В смысле стабильности уровня населения Южная Осетия никогда не была особенно благополучной. Отток трудоспособного населения в поисках лучшей жизни наблюдался здесь и до войны. Тогда эта беспорядочная миграция никого не волновала, но с введением в обиход таких понятий, как «таможня», «граница» и т. д., количество передвижений возросло и приобрело односторонний характер. По официальным данным, в 1990–1993 годах из республики официально выписались 5349 человек. Тех же, кто уезжал, не выписавшись, но с намерением наладить жизнь в другом месте, было гораздо больше. Процент именно таких неучтенных мигрантов, выехавших в суматохе войны и где-то потом устроившихся, наиболее высок.

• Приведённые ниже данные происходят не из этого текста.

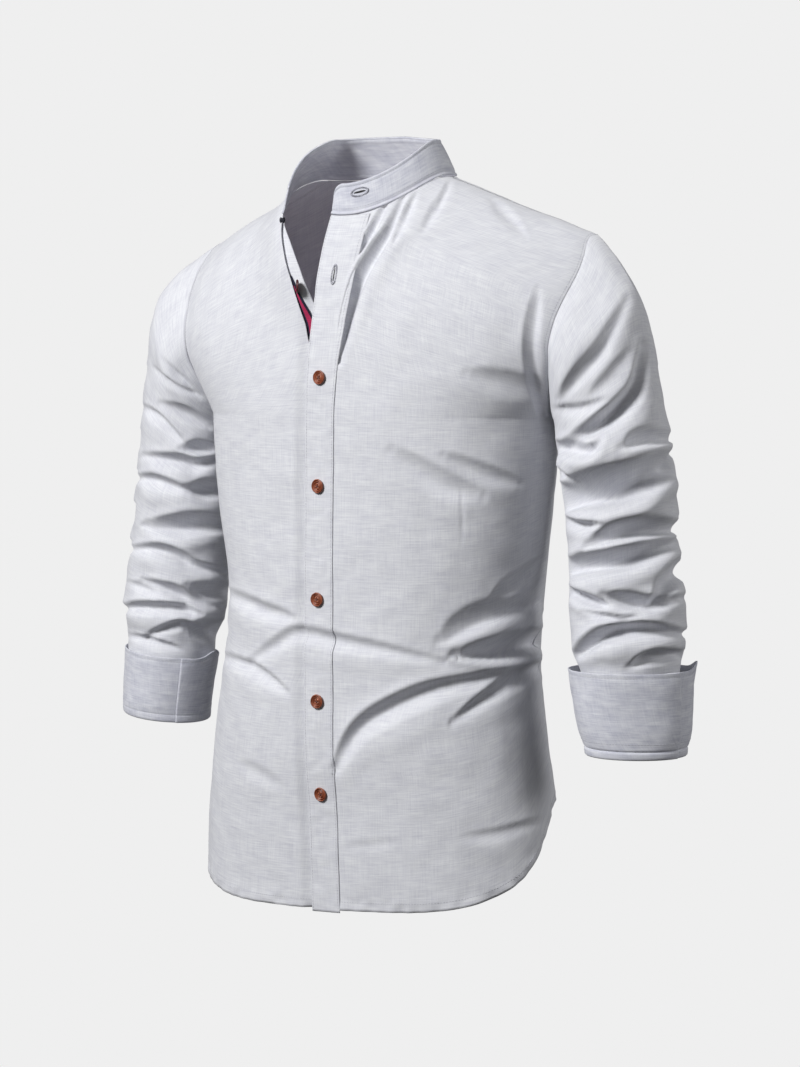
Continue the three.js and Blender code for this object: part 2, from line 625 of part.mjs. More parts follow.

«Считалось предательством покидать Южную Осетию во время боевых действий. Казалось, главное – пережить войну, а там мы отстроимся, постепенно вернемся к мирной жизни и, может, даже начнем процветать. Но когда кончились бои, все оказалось не так просто, и, переждав напряженную полосу затишья, люди оказались перед вопросом: как быть дальше? Жизнь на некоторое время как бы потеряла смысл, который во время боев заключался в том, чтобы защищать родину. И вот этой самой родине уже оказались не нужны умеющие стрелять руки. Разбитой родине нужны были строители, готовые работать так же бескорыстно, как и жертвовать жизнью, поскольку платить было нечем, кроме как пустыми гильзами да неистребимым запахом дыма пожарищ.
Вынужденный мигрант, отказавшийся получить статус беженца, Р. А., педагог, выехал с семьей в Россию: «Страшно не хотелось уезжать. Сначала я думал: поеду, подзаработаю и вернусь. Но шла война, двое моих малышей уже кашляли от долгого пребывания в подвале, деньги давно кончились и негде было взять. Школа, в которой я работал, осталась в грузинской зоне, в городе для меня работы не нашлось. Оружия у меня не было, да и если бы даже было, моя сильная близорукость делала меня бесполезным на этой войне. Я уехал в Россию, в провинцию, устроился неплохо – здесь нехватка педагогических кадров, квартиру обещают. Когда еще я вернусь домой, да и вернусь ли?»